I can prepare the model and test via using the command line:

./bin/mahout seqdirectory -i /tmp/articles -o /tmp/articles-seq

./bin/mahout seq2sparse -i /tmp/articles-seq -o /tmp/articles-vectors
-lnorm -nv -wt tfidf

./bin/mahout split -i /tmp/articles-vectors/tfidf-vectors
--trainingOutput /tmp/articles-train-vectors \

    --testOutput /tmp/articles-test-vectors --randomSelectionPct 40 \

    --overwrite --sequenceFiles -xm sequential

./bin/mahout trainnb -i /tmp/articles-train-vectors -el \

    -o /tmp/model -li /tmp/labelindex -ow -c

./bin/mahout testnb -i /tmp/articles-train-vectors -m /tmp/model \

    -l /tmp/labelindex -ow -o /tmp/articles-testing -c

./bin/mahout testnb -i /tmp/articles-test-vectors -m /tmp/model \

    -l /tmp/labelindex -ow -o /tmp/articles-testing -c


However, I need to be able to call "classifier.classifyFull()"
directly in my program instead of the command line argument.

Looking at the source code of SparseVectorsFromSequenceFiles, I am
unsure how to convert a text document into a vector that can be used.
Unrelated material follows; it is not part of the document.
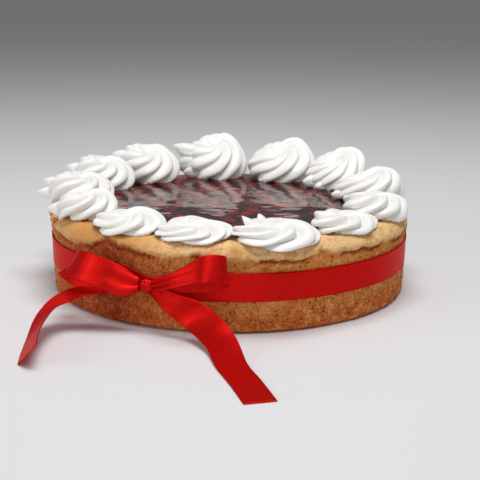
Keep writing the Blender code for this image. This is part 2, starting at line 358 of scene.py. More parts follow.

Here's an example code that I have and the results are bad, i.e. > 80%
wrongly classified, compared when running via the command line.

LuceneTextValueEncoder enc = new LuceneTextValueEncoder("text");
Analyzer analyzer = ClassUtils.instantiateAs(analyzerClass, Analyzer.class);
enc.setAnalyzer(analyzer);
Vector features = new RandomAccessSparseVector(10000);
enc.addToVector(text, features);
Vector classifierResults = classifier.classifyFull(features);

Previously in mahout 0.6, I could use  cnb in the bayes package easily
by calling the "classifyDocument" method.

Thanks,
Nora